China’s National Energy Administration (NEA) has approved nearly 22GW of solar capacity for the country’s new feed-in tariffs scheme.
According to Asia Europe Clean Energy Advisory (AECEA) this could see 38-42GW installed in the country this year.
The lowest bid came in at RMB0.2795/kWh, just over US$0.04.
The long-awaited new FiT system awards capacity through a reverse auction with interested parties bidding for a premium to be paid on top of regional benchmark electricity prices. It replaces the old scheme halted suddenly in May last year, the so-called 531 New Deal.
While the estimates for 2019 would still fall short of last year’s 44GW, it is a vast improvement on some expectations earlier in the year. Q1 installations were down 46% year-on-year.
AECEA said that PV projects seeking feed-in-tariffs that were scheduled to be grid connected by December 31, 2019 had totalled 4,338 with a combined capacity of 24.55GW but approved projects totalled 3,921 projects with a capacity of 22.78GW, leaving 417 projects with a capacity of around 1.77GW unsecured.
The successful bids included 366 ground-mounted utility-scale projects with a combined capacity of 18.12GW, therefore accounting for the majority (79.5%) of projects.
A total of 3,082 self-generation/self-consumption/excess capacity projects were accepted with a combined capacity of 4.10GW and accounted for 18% of the total.

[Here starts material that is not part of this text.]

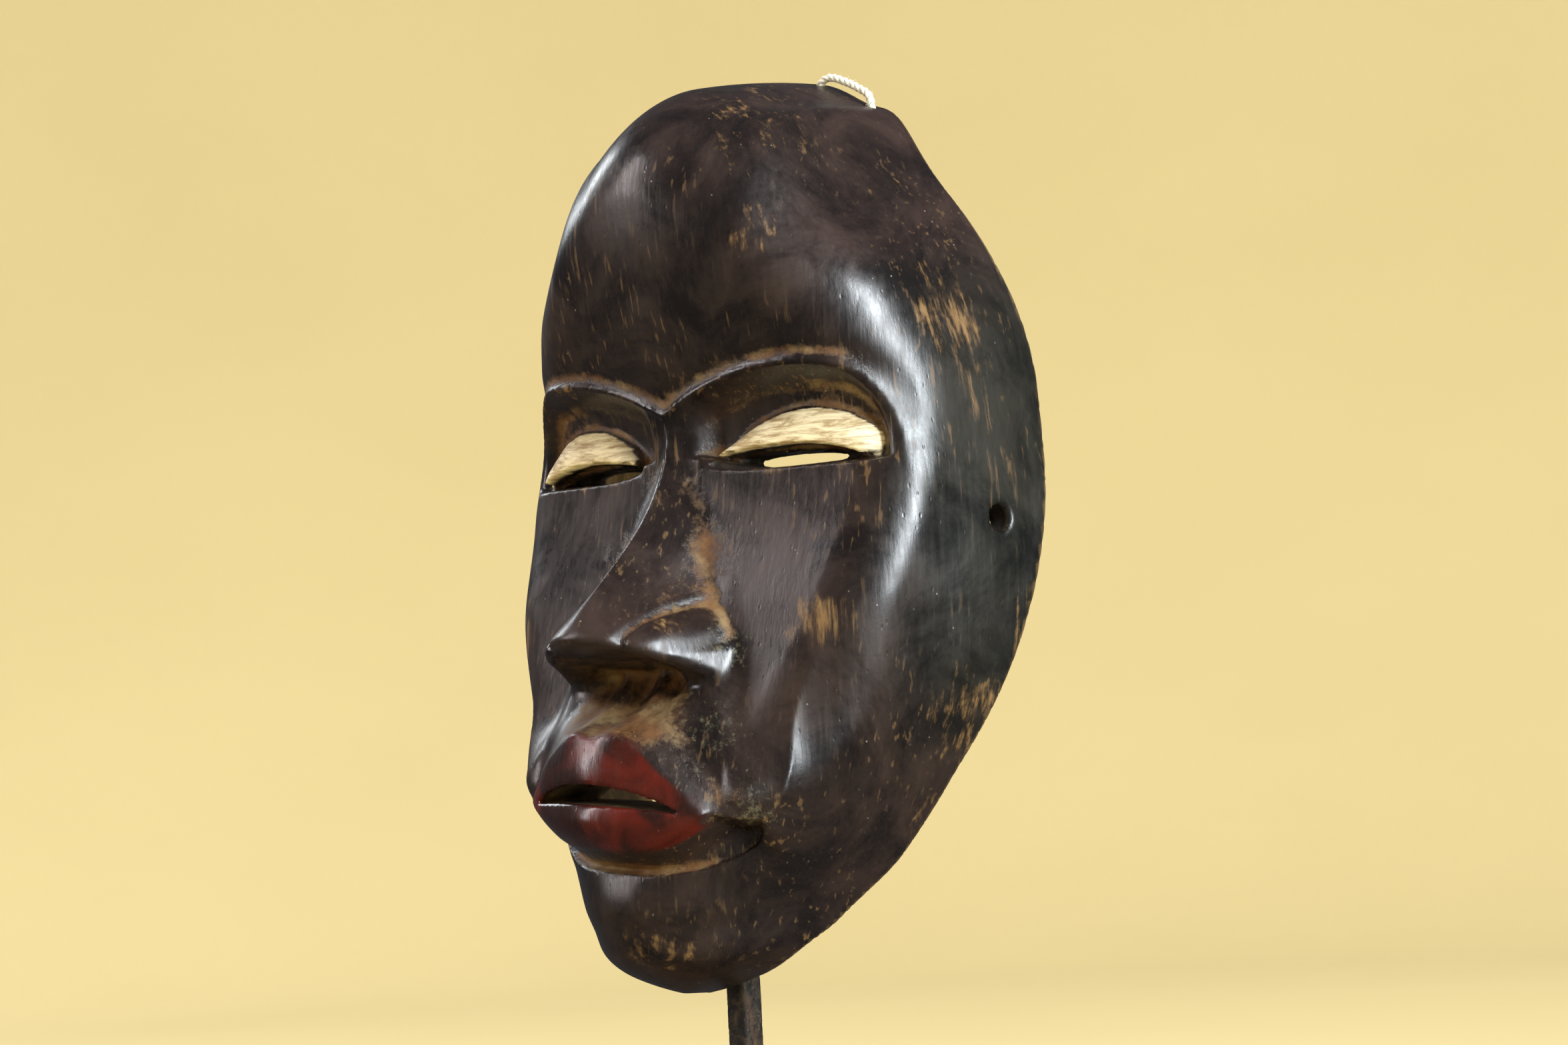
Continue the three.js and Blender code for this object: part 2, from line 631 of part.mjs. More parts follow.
put("mask", maskSolid(), wood, true);
put("hanging_cord", cordSolid(), cotton, true);
put("base", baseSolid(), lacquer);
put("post", postSolid(), iron);
put("arm", armSolid(), iron);
put("stop_rod", stopSolid(), iron);
put("stop_sleeve", stopSleeveSolid(), rubber);
put("sleeve_left", sleeveSolid(ARM.reach), rubber);
put("sleeve_right", sleeveSolid(-ARM.reach), rubber);
const armTop = ARM_AT + ARM.bar / 2;
const recessTop = FOOT.high + BASE_SCREW.deep;
put("arm_screw", screwSolid(ARM_SCREW, POST.top - ARM_SCREW.deep, armTop + GAP, 1), steel);
put("base_screw", screwSolid(BASE_SCREW, FOOT.high + BASE_SCREW.reach, recessTop - GAP, -1), steel);
for (const [end, y] of [["front", -FOOT.y], ["back", FOOT.y]]) {
  for (const [side, x] of [["right", -FOOT.x], ["left", FOOT.x]]) {
    put("foot_" + end + "_" + side, footSolid(x, y), felt);
  }
}

export default group;
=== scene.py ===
"""Looks of the carved wooden mask on its display stand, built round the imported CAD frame.

The mask's form is one solid described by formulas, in millimetres in the mask's own frame: x to its
left, y back, z up from its middle height. It is meshed as the surface where the formula is zero.
"""

import math

import bpy
import numpy as np
from mathutils import Matrix, Vector


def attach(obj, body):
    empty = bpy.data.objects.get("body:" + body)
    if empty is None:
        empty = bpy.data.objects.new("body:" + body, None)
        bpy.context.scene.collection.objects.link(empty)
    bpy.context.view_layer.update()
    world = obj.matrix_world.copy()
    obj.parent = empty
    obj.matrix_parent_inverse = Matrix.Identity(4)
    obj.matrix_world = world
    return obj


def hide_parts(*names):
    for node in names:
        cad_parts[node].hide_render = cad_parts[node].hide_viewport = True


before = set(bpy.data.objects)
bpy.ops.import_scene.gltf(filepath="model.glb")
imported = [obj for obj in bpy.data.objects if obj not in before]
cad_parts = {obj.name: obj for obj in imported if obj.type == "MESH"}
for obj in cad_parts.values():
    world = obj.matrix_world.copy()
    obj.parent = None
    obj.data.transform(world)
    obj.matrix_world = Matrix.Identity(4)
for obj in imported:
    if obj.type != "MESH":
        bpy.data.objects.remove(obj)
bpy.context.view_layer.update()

# ---------- driving dimensions ----------

MM = 0.001
MASK_LIFT = 228.0    # the mask's own z = 0 above the floor, in millimetres
MASK_BACK = 26.3     # the mask's own y = 0 behind the post
CROWN_TOP = 122.2
CHIN_END = -127.6
WALL = 8.5
MOUTH_HALF = 32.0
ARCH = 29.0          # how sharply the crown bends over: less is sharper
EYE = (34.4, 14.4)   # middle of the eye's slit, across and up
EYE_HALF = (13.5, 1.7)
SIDE_HOLE = (1.0, -3.9)  # back and up
SIDE_HOLE_RADIUS = 3.7
MOUTH_ARCH = 5.4     # how far the parted lips stand open
CORD_HOLE_BACK = 17.0
CORD_HOLE_RADIUS = 2.2
CORD_HOLES_AT = (6.5, 25.5)
CORD_WIDE = 2.3
FINE = 1.0     # the mask mesh's cell over the carving, in millimetres
COARSE = 1.6 * FINE                    # and elsewhere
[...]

The smallest share (2.5%) was allocated to Distributed Generation (DG) projects, which totalled 473 with a combined capacity of 0.56GW.
On a regional basis, Gansu Province and Xinjiang Autonomous Region were excluded from the bidding, due to continued grid curtailment issues.
Guizhou Province proved to be the most successful, winning over 3.6GW of projects, closely followed by Shaanxi Province with more than 3GW. According to AECEA, a total of 13 provinces were allocated over 1GW each of projects.